Review technical definitions for the 30 contributing factors for foodborne illness outbreaks, organized around the three types of contributing factors (contamination, proliferation, and survival). Staff from CDC, the Food and Drug Administration (FDA), and state health departments helped revise these contributing factors to show how foodborne illness outbreaks evolve.

Three types of contributing factors: contamination, proliferation, and survival.

Old definitions

Note‎

Participants in our National Environmental Assessment Reporting System (NEARS) started using these revised contributing factor definitions as of January 1, 2022, for outbreaks occurring in 2022 or later. The 2009-2021 definitions are still available for reporting outbreaks that started before 2022.

Contamination

Contamination contributing factors are factors that introduce or otherwise permit contamination of food.
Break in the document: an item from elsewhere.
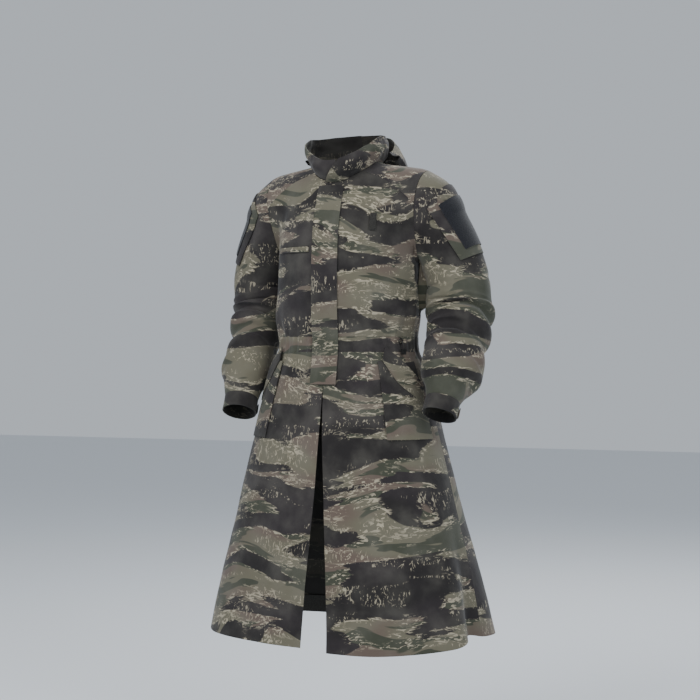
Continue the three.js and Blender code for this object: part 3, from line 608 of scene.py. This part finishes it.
# A piece whose underside rests just over the grid; its middle puffs up a little
def laidOn(name, grid, thickness, lift, slot="camouflage"):
    normals = gridNormals(grid)
    v = along(grid.shape[0] - 1)[:, None]
    u = along(grid.shape[1] - 1)[None]
    puff = puffHeight * (np.sin(np.pi * u) * np.sin(np.pi * v)) ** 0.5
    outer = grid + normals * (lift + thickness + puff)[..., None]
    piece = wallPiece(name + "_cloth", outer, grid + normals * lift, [slot, slot])
    declare(piece, name, outer)


def outward(grid, side):
    return grid if side > 0 else grid[:, ::-1]


def trimmed(grid, by=seamGap / 2):
    out = grid.copy()
    out[:, 0] += unit(grid[:, 1] - grid[:, 0]) * by
    out[:, -1] += unit(grid[:, -2] - grid[:, -1]) * by
    out[0] += unit(grid[1] - grid[0]) * by
    out[-1] += unit(grid[-2] - grid[-1]) * by
    return out


sides = (("left", 1), ("right", -1))
seamRows, neckRows, flankRows, yokeRows, backNeckRows = (n * finer for n in (5, 3, 6, 8, 4))
frontSeamBow, backSeamBow = (0, -0.008, 0.016), (0, 0.006, 0.006)
yokeCreasing = 0.5


# The edge of a front or the back: the side seam, then the armhole from its lowest point
def flankLine(side, lowest, corner):
    hole = armholePoint(side, along(flankRows, lowest, corner))
    return np.concatenate([sideSeam(side, flankRows), hole[1:]])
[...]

These factors relate to how the etiologic agent got onto or into the food.

Proliferation

For bacterial and fungal outbreaks only.

Proliferation contributing factors are factors that allow proliferation of etiologic agents. These factors relate to how the pathogen was able to increase in numbers and/or produce toxic products before the food was ingested.

Survival

For bacterial, viral, parasitic, or fungal outbreaks only.

Survival factors are factors that allow pathogens to survive or that fail to inactivate the contaminant. These factors relate to processes that should have killed or reduced the pathogen population to below an infectious dose but did not because of one of these factors.